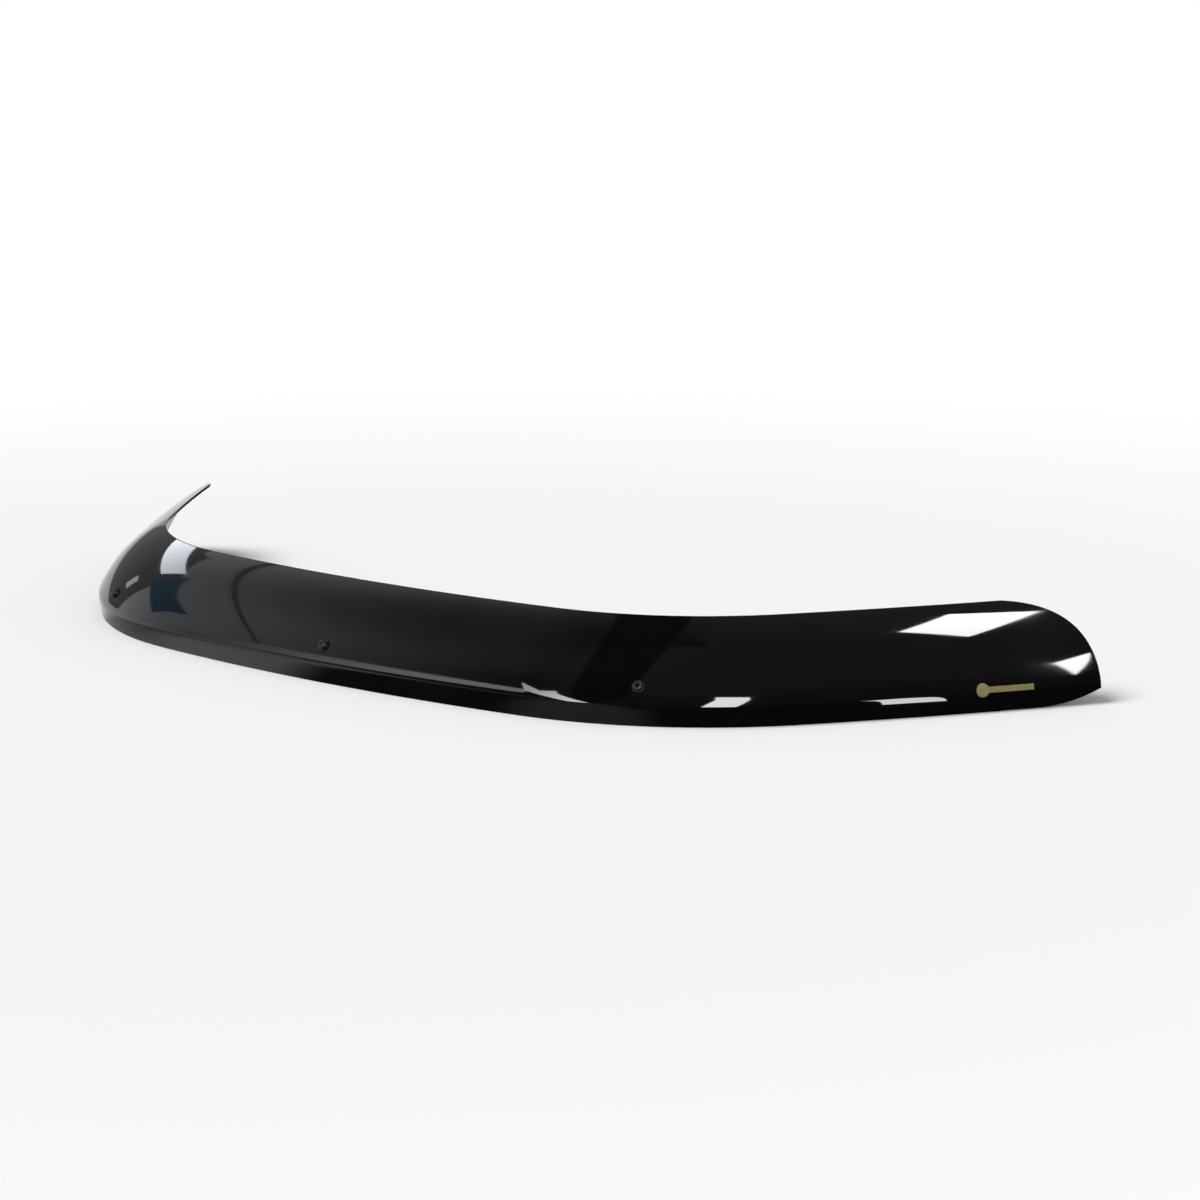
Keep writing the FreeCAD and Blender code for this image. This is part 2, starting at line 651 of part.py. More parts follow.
def make_bracket(name, place):
    body = new_body(f"{name}_bracket")
    body.setExpression("Placement", f"{ROW} * {place}")
    path = strip_path(body)
    sweep = body.newObject("PartDesign::AdditivePipe", "StripSweep")
    sweep.Profile = strip_section(body)
    sweep.Spine = (path, [])
    sweep.Mode = "Standard"
    doc.recompute()
    tail_and_top = (Vector(0, 1, 0), Vector(0, 0, 1))
    corners = corner_edges(sweep.Shape, size("strip_thick"), tail_and_top)
    round_corners(body, "StripCorners", corners, "Sizes.strip_corner")

    before = body.Tip.Shape.Volume
    leg_hole = new_sketch(body, "LegHole", "XY_Plane", on_screw(f"({ON_LEG})"))
    circle_at_origin(leg_hole, size("hole_radius"), "Sizes.hole_radius", "hole")
    leg_cut = pocket(body, "LegCut", leg_hole, "3 * Sizes.strip_thick", middle=True)
    cut_checked(body, leg_cut, before)

    before = body.Tip.Shape.Volume
    foot_hole = new_sketch(body, "FootHole", "XY_Plane", ON_FOOT)
    circle_at_origin(foot_hole, size("hole_radius"), "Sizes.hole_radius", "hole")
    foot_cut = pocket(body, "FootCut", foot_hole, "3 * Sizes.strip_thick", middle=True)
    cut_checked(body, foot_cut, before)
    return body


def make_foot_pad(name, place):
    body = new_body(f"{name}_foot_pad")
    body.setExpression("Placement", f"{ROW} * {place} * {ON_FOOT}")
    sketch = new_sketch(body, "PadOutline", "XY_Plane")
    rectangle(sketch, size("pad_width"), size("pad_length"), "Sizes.pad_width", "Sizes.pad_length")
    circle_at_origin(sketch, size("pad_hole_radius"), "Sizes.pad_hole_radius", "hole")
    pad(body, "PadBlock", sketch, "Sizes.pad_thick")
    doc.recompute()
    front_and_back = (Vector(0, 1, 0), Vector(0, -1, 0))
    corners = corner_edges(body.Tip.Shape, size("pad_thick"), front_and_back)
    chamfer_edges(body, "PadCorners", corners, "Sizes.pad_corner")
    return body


# Spacers and washers


def make_spacer(name, place):
    body = new_body(f"{name}_spacer")
    body.setExpression("Placement", f"{ROW} * {place} * {on_screw(f'({UNDER_SHIELD})')}")
    sketch = new_sketch(body, "SpacerOutline", "XY_Plane")
    rectangle(sketch, size("spacer_length"), size("spacer_width"), "Sizes.spacer_length", "Sizes.spacer_width")
    circle_at_origin(sketch, size("hole_radius"), "Sizes.hole_radius", "hole")
    pad(body, "SpacerBlock", sketch, "Sizes.spacer_thick", reverse=True)
    return body


def make_head_washer(name, place):
    body = new_body(f"{name}_head_washer")
    body.setExpression("Placement", f"{ROW} * {place} * {on_screw(f'({OVER_SHIELD})')}")
    sketch = new_sketch(body, "WasherOutline", "XY_Plane")
    circle_at_origin(sketch, size("washer_radius"), "Sizes.washer_radius", "outside")
    circle_at_origin(sketch, size("hole_radius"), "Sizes.hole_radius", "hole")
    pad(body, "WasherDisc", sketch, "Sizes.washer_thick", reverse=True)
    return body


# Screws and nuts


def hexagon(sketch, flats, alias):
    """Six sides about the origin, with this distance across them."""
    radius = flats / math.sqrt(3)
    points = [(radius * math.cos(i * math.pi / 3), radius * math.sin(i * math.pi / 3)) for i in range(6)]
    sides = [line(sketch, points[i], points[(i + 1) % 6]) for i in range(6)]
    for i in range(6):
        rule(sketch, "Coincident", sides[i], END, sides[(i + 1) % 6], START)
    for i in range(5):
        rule(sketch, "Equal", sides[i], sides[i + 1])
    ring = sketch.addGeometry(Part.Circle(Vector(0, 0, 0), Vector(0, 0, 1), radius), True)
    rule(sketch, "Coincident", ring, CENTRE, *ORIGIN)
    for side in sides:
        rule(sketch, "PointOnObject", side, START, ring)
    rule(sketch, "PointOnObject", sides[0], START, X_AXIS)
    bound(sketch, "corners", f"{alias} / sqrt(3)", "Radius", ring, radius)


def screw_profile(sketch):
    """Half section of a pan-headed screw: the head's seat is on the sketch's X axis."""
    shank = size("screw_radius")
    length = size("screw_length")
    head = size("head_radius")
    height = size("head_height")
    side = size("head_side")
    flat = size("head_flat")
    points = [(0, height), (0, -length), (shank, -length), (shank, 0), (head, 0), (head, side), (flat, height)]
    count = len(points)
    runs = [line(sketch, points[i], points[(i + 1) % count]) for i in range(count)]
    axis, tip, shank_side, seat, head_side, slope, top = runs
    for i in range(count):
        rule(sketch, "Coincident", runs[i], END, runs[(i + 1) % count], START)
    rule(sketch, "PointOnObject", axis, START, Y_AXIS)
    rule(sketch, "PointOnObject", axis, END, Y_AXIS)
    rule(sketch, "Horizontal", tip)
    rule(sketch, "Vertical", shank_side)
    rule(sketch, "PointOnObject", seat, START, X_AXIS)
    rule(sketch, "PointOnObject", seat, END, X_AXIS)
    rule(sketch, "Vertical", head_side)
    rule(sketch, "Horizontal", top)
    bound(sketch, "shank", "Sizes.screw_radius", "DistanceX", *ORIGIN, seat, START, shank)
    bound(sketch, "length", "Sizes.screw_length", "DistanceY", tip, START, *ORIGIN, length)
    bound(sketch, "head", "Sizes.head_radius", "DistanceX", *ORIGIN, seat, END, head)
    bound(sketch, "side", "Sizes.head_side", "DistanceY", head_side, START, head_side, END, side)
    bound(sketch, "height", "Sizes.head_height", "DistanceY", *ORIGIN, top, END, height)
    bound(sketch, "flat_top", "Sizes.head_flat", "DistanceX", *ORIGIN, slope, END, flat)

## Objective
Give again, word for word, the lines of the listing, starting at its first line and ending with the line containing "cut_checked(body, leg_cut, before)".

## Exercise response
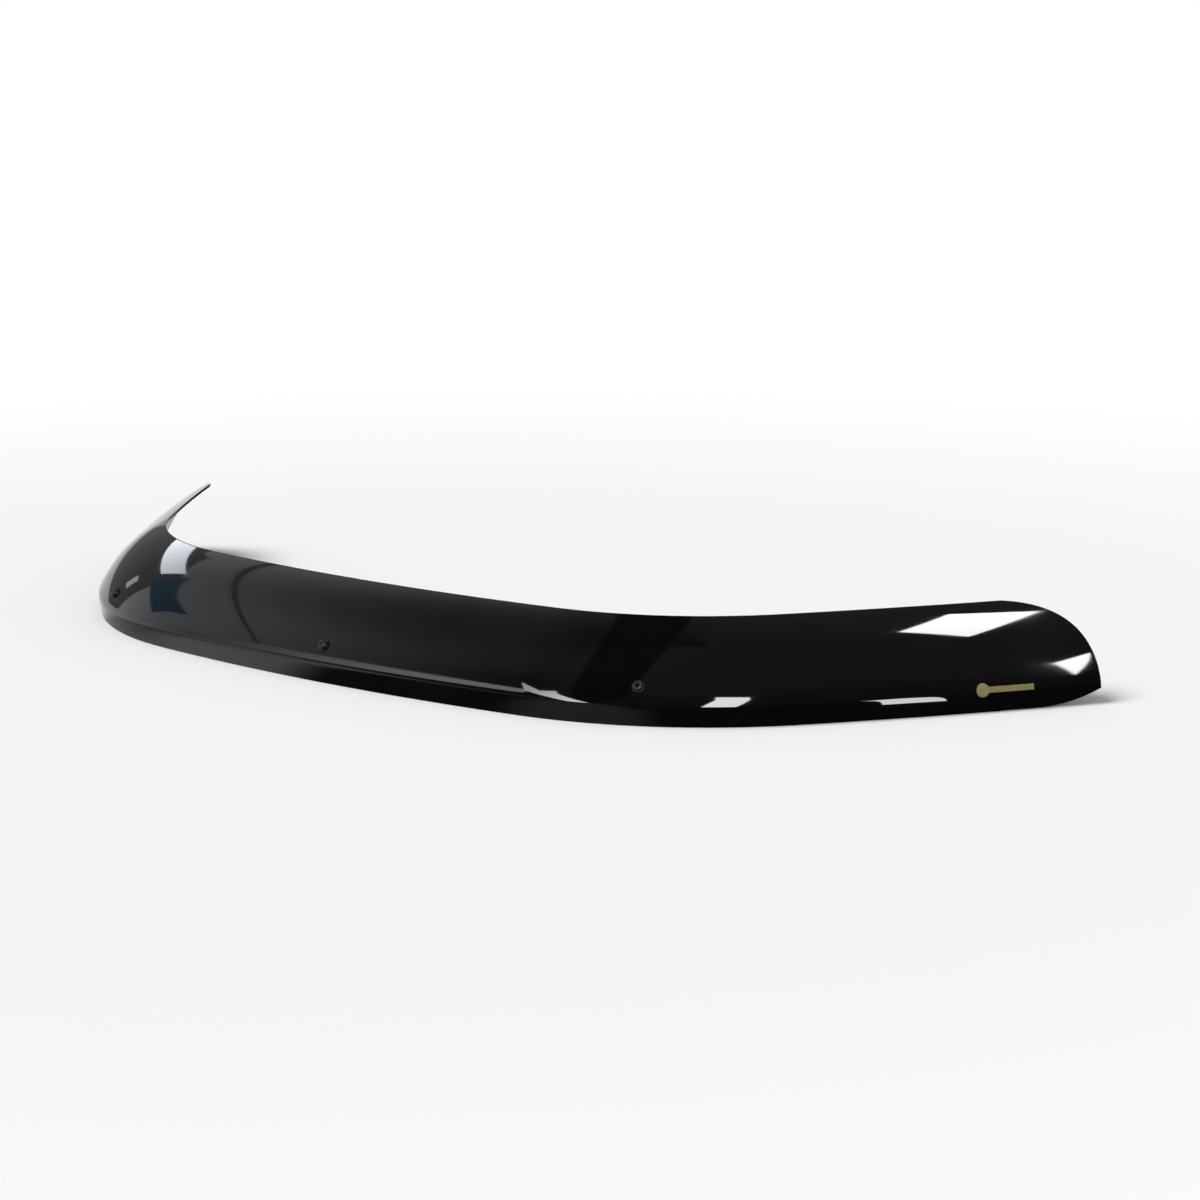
Keep writing the FreeCAD and Blender code for this image. This is part 2, starting at line 651 of part.py. More parts follow.
def make_bracket(name, place):
    body = new_body(f"{name}_bracket")
    body.setExpression("Placement", f"{ROW} * {place}")
    path = strip_path(body)
    sweep = body.newObject("PartDesign::AdditivePipe", "StripSweep")
    sweep.Profile = strip_section(body)
    sweep.Spine = (path, [])
    sweep.Mode = "Standard"
    doc.recompute()
    tail_and_top = (Vector(0, 1, 0), Vector(0, 0, 1))
    corners = corner_edges(sweep.Shape, size("strip_thick"), tail_and_top)
    round_corners(body, "StripCorners", corners, "Sizes.strip_corner")

    before = body.Tip.Shape.Volume
    leg_hole = new_sketch(body, "LegHole", "XY_Plane", on_screw(f"({ON_LEG})"))
    circle_at_origin(leg_hole, size("hole_radius"), "Sizes.hole_radius", "hole")
    leg_cut = pocket(body, "LegCut", leg_hole, "3 * Sizes.strip_thick", middle=True)
    cut_checked(body, leg_cut, before)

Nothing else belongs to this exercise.